Disaster recovery procedures handle state loss and corruption. S3 versioning is the primary recovery mechanism: every `terraform apply` creates a new version. If state is accidentally deleted or corrupted, restore from a previous version. The DynamoDB point-in-time recovery protects the lock table.
CI/CD integration automates state operations. Plans run on every PR for review. Applies run on merge to main. Manual `terraform apply` is prohibited — all changes go through CI/CD. This ensures consistency, auditability, and prevents accidental state corruption.
## Variants
| Context | Approach | Notes |
|---------|----------|-------|
| Multi-cloud | Use Terraform Cloud or Spacelift | Managed backend, no S3/DynamoDB |
| Azure | Use Azure Storage backend | Blob container with lease locking |
| GCP | Use GCS backend | Bucket with object versioning |
| Self-hosted | Use Consul or PostgreSQL backend | For air-gapped environments |
| Large-scale | Use Terraform Cloud workspaces | Team-based access, RBAC |
| Compliance | Add KMS encryption + CloudTrail | SOC 2, HIPAA requirements |
## What Works
1. Use remote state from day one — migrating local state is painful
2. Enable S3 versioning — it's the simplest recovery mechanism
3. Use DynamoDB locking — concurrent applies corrupt state
4. Isolate state per environment — never share prod and dev state
5. Mark sensitive variables — hide secrets in plan output
6. Automate through CI/CD — no manual terraform apply
7. Audit state access — know who changed infrastructure and when
## Common Mistakes
1. Local state in Git — no locking, secrets in version control
2. No state locking — concurrent applies corrupt state
3. Shared state across environments — dev changes break prod
4. No state versioning — can't recover from accidental deletion
5. Secrets in state without sensitive flag — visible in plan output
6. Manual terraform apply — inconsistent, not auditable
7. No backup strategy — state loss means infrastructure drift
## Frequently Asked Questions
### Why not use Terraform workspaces for environment isolation?
Workspaces share the same state backend and configuration. A change to the backend configuration affects all workspaces. Workspaces don't provide true isolation: a bug in one workspace can affect others. Use separate state files (different S3 keys or buckets) for environment isolation. Workspaces are fine for parallel development within the same environment.
### How do we handle state when splitting a monolithic Terraform project?
Use `terraform state mv` to move resources between states. Create the new state file with its own backend configuration. Move resources from the old state to the new state. Verify both states with `terraform plan` (should show no changes). Remove the resources from the old configuration. This process is reversible until you delete the old state.
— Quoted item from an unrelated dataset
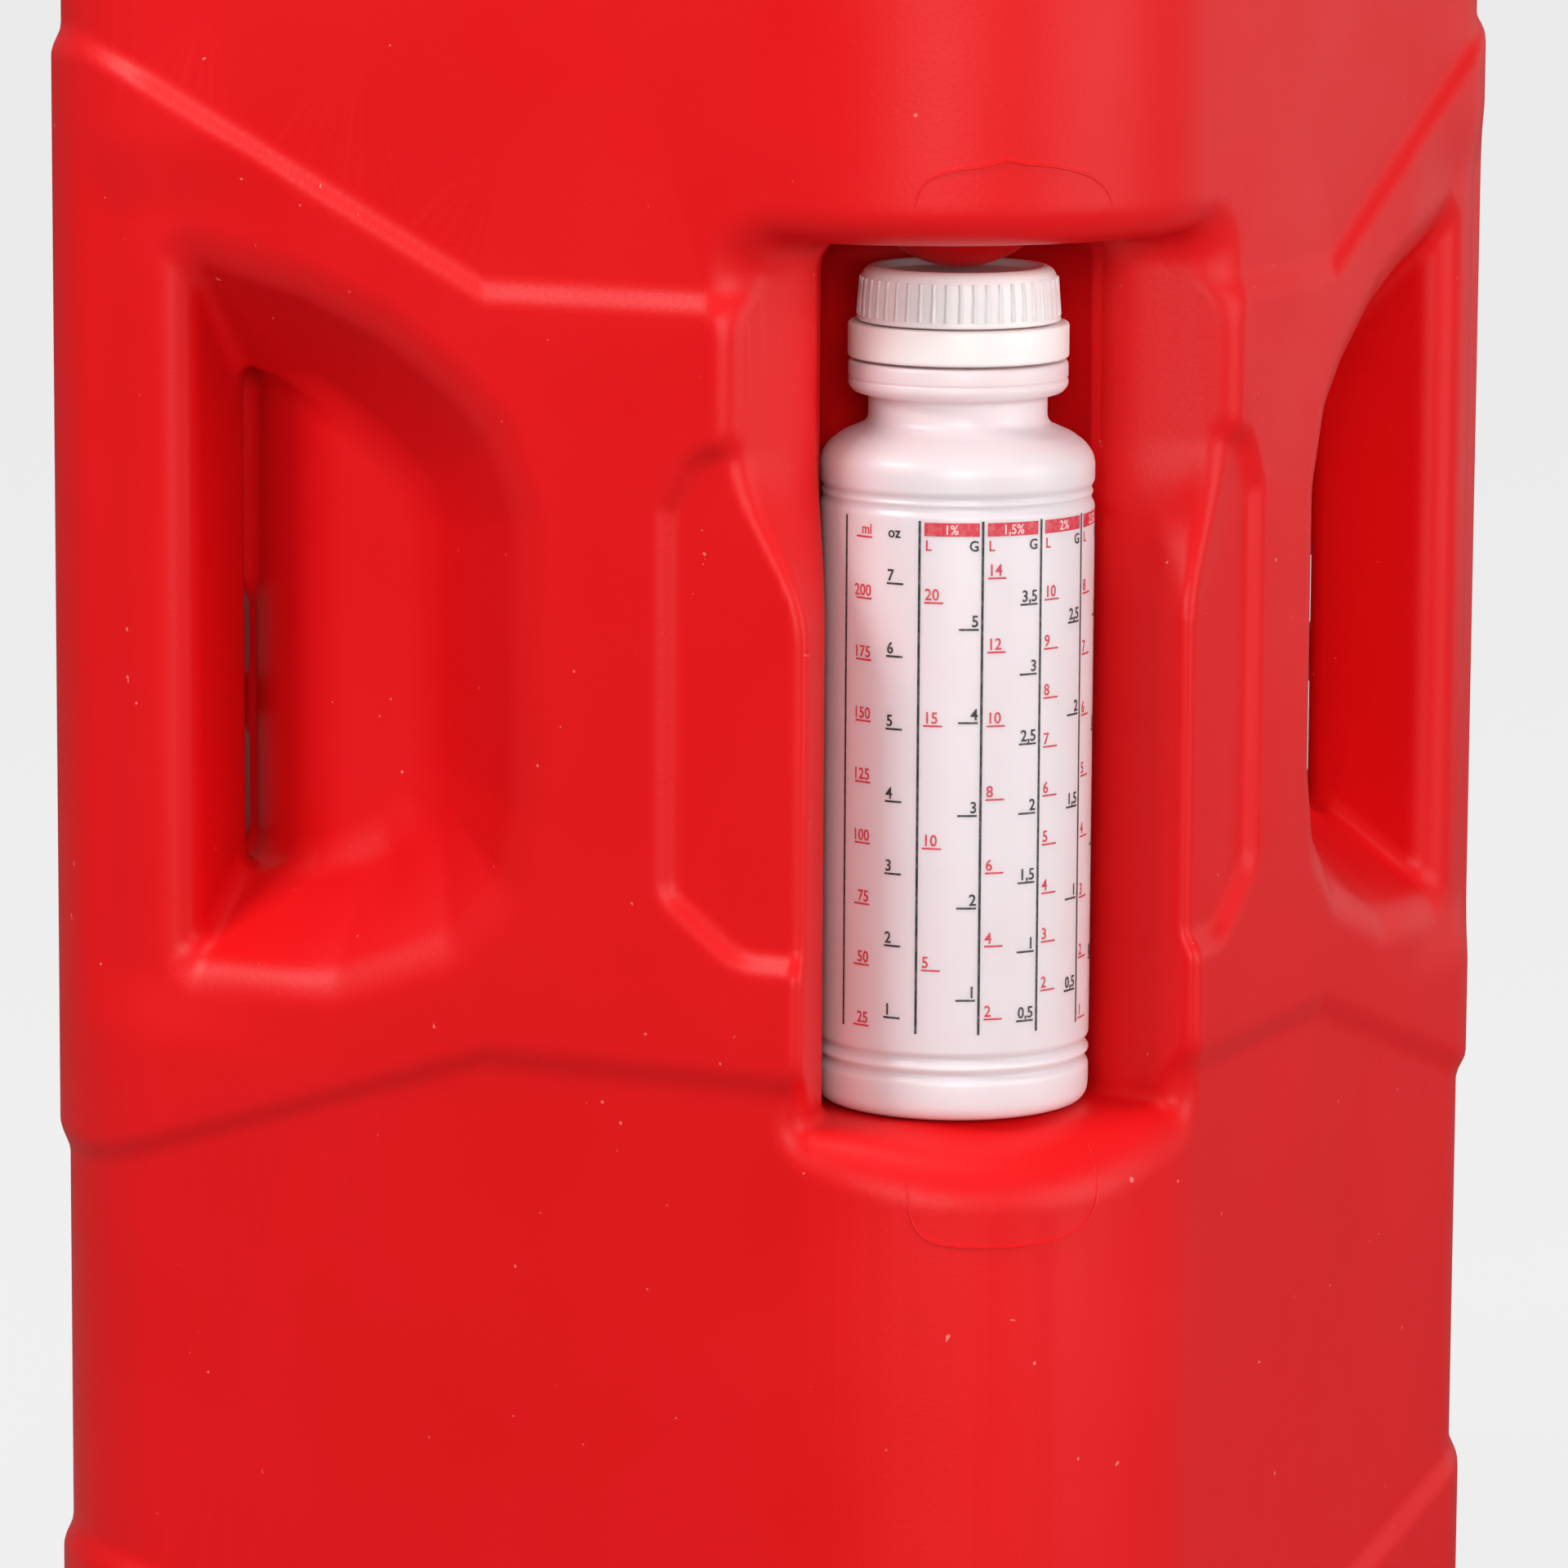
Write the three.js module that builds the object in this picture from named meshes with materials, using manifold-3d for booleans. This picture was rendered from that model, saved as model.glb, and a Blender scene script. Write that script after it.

### What should we do if terraform state is locked?
First, check if another Terraform process is running (CI/CD pipeline, another developer). If yes, wait for it to finish. If no (the process crashed without releasing the lock), use `terraform force-unlock`. Investigate why the lock wasn't released to prevent recurrence. Never force-unlock without checking — concurrent applies corrupt state.
### How do we migrate state between backends?
Configure the new backend in your Terraform configuration. Run `terraform init -migrate-state`. Terraform pulls the state from the old backend and pushes it to the new backend. Verify with `terraform plan` (should show no changes). Update your CI/CD configuration with the new backend. Clean up the old backend after verification.
### Should we store Terraform state in Git?
No. State files contain sensitive data (passwords, keys), change on every apply (creating noisy diffs), and don't support locking (concurrent modifications). Use a remote backend (S3, Terraform Cloud, etc.) for state. Store Terraform configuration (`.tf` files) in Git, not state files.